How to increase your CLV (and why you should!)  

Increasing your CLV means getting more value from each customer, directly impacting your bottom line. Here are some actionable strategies:  

Improve customer experience  

Happy customers are more likely to return. Whether it’s through excellent customer service, fast shipping, or a seamless website experience, make sure your customers leave satisfied. A small positive interaction can build loyalty over time.  

Offer personalised recommendations  

People love feeling special. They also love personalised offers or product when they receive recommendation based on their purchase history can. Retailers like Amazon use algorithms to suggest products you might like, which encourages additional purchases.  

Start a loyalty program  

Loyalty programs reward repeat customers, increasing their likelihood of coming back. Whether it’s a points system like or a subscription model like, rewarding loyal customers boosts CLV.  
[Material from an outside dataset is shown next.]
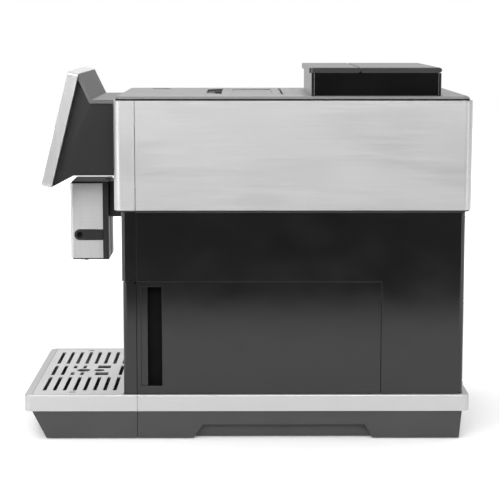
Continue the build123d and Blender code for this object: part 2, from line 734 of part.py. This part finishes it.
def brew_piston():
    piston = rod(18.95, BREW_X, BREW_Y, 148, 162) + rod(8, BREW_X, BREW_Y, 84, 148)
    for z in (151, 156):
        piston -= rod(20, BREW_X, BREW_Y, z, z + 2) - rod(17.6, BREW_X, BREW_Y, z, z + 2)
    return piston - rod(4 + RUNNING, BREW_X, BREW_Y, 80, 144)


def brew_screw():
    screw = rod(4, BREW_X, BREW_Y, 49, 140)
    for turn in range(10):
        z = 90 + 4 * turn
        screw -= rod(5, BREW_X, BREW_Y, z, z + 1.6) - rod(3.3, BREW_X, BREW_Y, z, z + 1.6)
    return screw


def brew_motor():
    gearbox = block(BREW_X - 22, BREW_X + 22, 38, 92, 52.3, 66) + rod(11, BREW_X, 49.5, 66, 120)
    gearbox -= rod(4.2, BREW_X, BREW_Y, 50, 70)
    return gearbox


# Water circuit


def pump():
    body = rod(15, HOSE_X, 165, 74, 126) + block(HOSE_X - 19, HOSE_X + 19, 146, 184, 84, 116)
    body += rod(7, HOSE_X, 165, 60, 140) + rod(4, HOSE_X, 165, 140, 150)
    body += rod_x(3.6, HOSE_X, HOSE_X + 20, 165, NIPPLE_Z + 2)
    return body + rod(10, HOSE_X, 165, 48.6, 60)


def hose(points, radii):
    path = FilletPolyline(*points, radius=radii)
    start = Plane(origin=points[0], z_dir=path % 0)
    return sweep(start * Circle(3.2), path=path)


def suction_hose():
    z = NIPPLE_Z
    points = [(NIPPLE_END, NIPPLE_Y, z), (-4, NIPPLE_Y, z), (-32, 165, z + 2), (HOSE_X + 20, 165, z + 2)]
    return hose(points, [14, 14])


def pressure_hose():
    points = [(HOSE_X, 165, 150), (HOSE_X, 165, 324), (HOSE_X, BOILER_Y, 324), (HOSE_X, BOILER_Y, 300)]
    return hose(points, [24, 18])


def boiler():
    body = rod(32, HOSE_X, BOILER_Y, 240, 288) + rod(35, HOSE_X, BOILER_Y, 262, 266)
    body += cone(32, 26, HOSE_X, BOILER_Y, 288, 293) + rod(5, HOSE_X, BOILER_Y, 293, 300)
    for angle in (45, 135, 225, 315):
        x = HOSE_X + 26 * cos(radians(angle))
        y = BOILER_Y + 26 * sin(radians(angle))
        body += rod(4, x, y, 232.7, 240)
    return body


# Electrics


def control_board():
    board = block(97, 98.6, -88, 62, 238, 322)
    for y, z in [(-70, 300), (-30, 300), (10, 300), (45, 300)]:
        board += block(80, 97, y - 9, y + 9, z - 12, z + 12)
    for y in (-70, -50, -30, -5):
        board += rod_x(7, 77, 97, y, 262)
    for y in (-80, 54):
        for z in (244, 316):
            board += rod_x(3, 98.6, 114.6, y, z)
    return board


def power_inlet():
    inlet = block(INLET_X - 14, INLET_X + 14, 196, BODY_REAR, INLET_Z - 10, INLET_Z + 10)
    inlet += block(INLET_X - 17, INLET_X + 17, BODY_REAR, BODY_REAR + 2, INLET_Z - 13, INLET_Z + 13)
    inlet -= block(INLET_X - 12, INLET_X + 12, 202, 230, INLET_Z - 8, INLET_Z + 8)
    for x, z in [(-6, -2), (0, 3), (6, -2)]:
        inlet += block(INLET_X + x - 1, INLET_X + x + 1, 200, 216, INLET_Z + z - 2, INLET_Z + z + 2)
    return inlet + switch_box()


def switch_box():
    """Seat of the mains switch, beside the inlet in one module, with the rocker's pin."""
    box = block(INLET_X, SWITCH_X + 10, 196, BODY_REAR - WALL - 0.3, INLET_Z - 7, INLET_Z + 7)
    box += block(SWITCH_X - 10, SWITCH_X + 10, 196, BODY_REAR, INLET_Z - 7, INLET_Z + 7)
    box += block(SWITCH_X - 12, SWITCH_X + 12, BODY_REAR, BODY_REAR + 1.5, INLET_Z - 9.5, INLET_Z + 9.5)
    box -= block(INLET_X - 12, INLET_X + 12, 195, 230, INLET_Z - 8, INLET_Z + 8)
    box -= block(SWITCH_X - 8.4, SWITCH_X + 8.4, 205, 230, INLET_Z - 5.8, INLET_Z + 5.8)
    return box + rod_x(1.5, SWITCH_X - 8.6, SWITCH_X + 8.6, 214, INLET_Z)


def power_switch():
    outline = [(210.5, -3), (210.5, 3), (218, 4.6), (219, 0), (220.8, -4)]
    rocker = side_profile([(y, INLET_Z + z) for y, z in outline], SWITCH_X - 8, SWITCH_X + 8)
    return rocker - rod_x(1.5 + RUNNING, SWITCH_X - 9, SWITCH_X + 9, 214, INLET_Z)


PARTS = {
    "base_tray": base_tray,
    "rubber_feet": rubber_feet,
    "rim_rear": rim_rear,
    "chassis_frame": chassis_frame,
    "mid_deck": mid_deck,
    "top_deck": lambda: powder_ears(top_deck()),
    "tank_bay": tank_bay,
    "side_panel_left": lambda: side_panel(-1),
    "side_panel_right": lambda: side_panel(1),
    "rear_panel": rear_panel,
    "panel_screws": panel_screws,
    "upper_front_panel": upper_front_panel,
    "steel_front_band": steel_front_band,
    "steel_wrap": steel_wrap,
    "top_plate": top_plate,
    "display_bezel": display_bezel,
    "display_glass": display_glass,
    "display_panel": display_panel,
    "display_housing": display_housing,
    "display_cover": display_cover,
    "spout_guide": spout_guide,
    "spout_shell": spout_shell,
    "spout_core": spout_core,
    "spout_nozzles": spout_nozzles,
    "drip_tray": drip_tray,
    "drip_rim": drip_rim,
    "drip_grid": drip_grid,
    "drawer_front": drawer_front,
    "grounds_container": grounds_container,
    "tray_float": tray_float,
    "tank_door": tank_door,
    "water_tank": water_tank,
    "tank_lid": tank_lid,
    "tank_valve": tank_valve,
    "bean_hopper": bean_hopper,
    "hopper_lid": hopper_lid,
    "hopper_flap": hopper_flap,
    "lid_hinge_pins": lid_hinge_pins,
    "flap_hinge_pins": flap_hinge_pins,
    "powder_lid": powder_lid,
    "power_button": power_button,
    "grinder_housing": grinder_housing,
    "upper_burr": upper_burr,
    "lower_burr": lower_burr,
    "grinder_gear": grinder_gear,
    "motor_pinion": motor_pinion,
    "grinder_motor": grinder_motor,
    "coffee_chute": coffee_chute,
    "brew_frame": brew_frame,
    "brew_cylinder": brew_cylinder,
    "brew_piston": brew_piston,
    "brew_screw": brew_screw,
    "brew_motor": brew_motor,
    "pump": pump,
    "suction_hose": suction_hose,
    "pressure_hose": pressure_hose,
    "boiler": boiler,
    "control_board": control_board,
    "power_inlet": power_inlet,
    "power_switch": power_switch,
}

os.makedirs("parts", exist_ok=True)
for name, build in PARTS.items():
    export_step(build(), f"parts/{name}.step")
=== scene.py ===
import json
from math import pi, radians

import bmesh
import bpy
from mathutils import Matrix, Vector


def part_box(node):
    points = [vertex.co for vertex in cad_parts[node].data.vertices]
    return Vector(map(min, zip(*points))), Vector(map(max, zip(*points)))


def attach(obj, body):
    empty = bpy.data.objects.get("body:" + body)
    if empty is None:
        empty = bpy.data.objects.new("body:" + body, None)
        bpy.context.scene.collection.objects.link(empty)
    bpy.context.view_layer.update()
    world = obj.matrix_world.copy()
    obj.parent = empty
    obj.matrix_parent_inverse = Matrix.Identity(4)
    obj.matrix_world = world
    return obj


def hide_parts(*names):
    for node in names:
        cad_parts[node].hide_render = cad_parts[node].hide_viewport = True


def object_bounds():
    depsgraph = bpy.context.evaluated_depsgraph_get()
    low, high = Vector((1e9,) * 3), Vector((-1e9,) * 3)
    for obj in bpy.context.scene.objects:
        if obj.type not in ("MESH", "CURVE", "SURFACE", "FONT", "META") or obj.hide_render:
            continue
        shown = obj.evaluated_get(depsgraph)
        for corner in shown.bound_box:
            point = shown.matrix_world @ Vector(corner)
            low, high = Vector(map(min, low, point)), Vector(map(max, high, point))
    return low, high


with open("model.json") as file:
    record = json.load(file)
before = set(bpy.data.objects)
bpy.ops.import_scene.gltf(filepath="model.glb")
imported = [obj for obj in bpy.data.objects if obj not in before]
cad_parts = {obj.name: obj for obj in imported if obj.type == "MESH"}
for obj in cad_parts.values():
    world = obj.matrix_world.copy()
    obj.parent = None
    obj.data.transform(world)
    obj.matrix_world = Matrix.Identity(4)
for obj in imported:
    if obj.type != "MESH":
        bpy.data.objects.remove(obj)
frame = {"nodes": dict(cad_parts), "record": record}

CAD_BOX = [list(corner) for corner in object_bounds()]
NODES = frame["nodes"]
SLOT_OF = {part["node"]: part["material_slot"] for part in frame["record"]["subparts"]}
BODY_OF = {node: body for body, nodes in frame["record"]["behaviour"]["bodies"].items() for node in nodes}
SHARP_ANGLE = radians(38)
SAME_POINT = 1e-5
FLAT_ANGLE = radians(0.4)
FLOOR_FRONT, FLOOR_BACK, FLOOR_HALF_WIDTH = 0.85, -5.0, 6.0
LENS_MM, SENSOR_MM = 116.7, 36.0
CAMERA_AT = (1.7207, -0.0052, 0.4152)
CAMERA_DOWN, CAMERA_TURN = radians(7.88), radians(0.294)


# Node graph helpers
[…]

Engage customers with valuable content  

Create meaningful touchpoints through newsletters, social media, or even educational blog posts that keep your brand top-of-mind. When your customers feel engaged and connected to your business or brand, it's more likely they'll remain loyal.  

Real-World example? Apple.   
Apple has mastered increasing CLV through its product ecosystem. Once a customer buys an iPhone, they will probably purchase other Apple products because of how seamlessly everything works together. By offering an integrated experience, Apple increases the long-term value of each customer.  
   
  
Customer Lifetime Value (CLV) isn't just a number—it's the best way to build stronger, more profitable customer relationships.  
 
When you shift your focus from quick, one-time sales to keeping customers happy and loyal for the long haul, you're setting your business up for smarter decisions and sustainable growth.   
 
By investing in things like loyalty programs, personalised experiences, or top-notch customer service, you're not just boosting CLV—you’re creating a win-win situation. Your customers feel valued, and your business reaps the rewards with repeat sales and long-term success.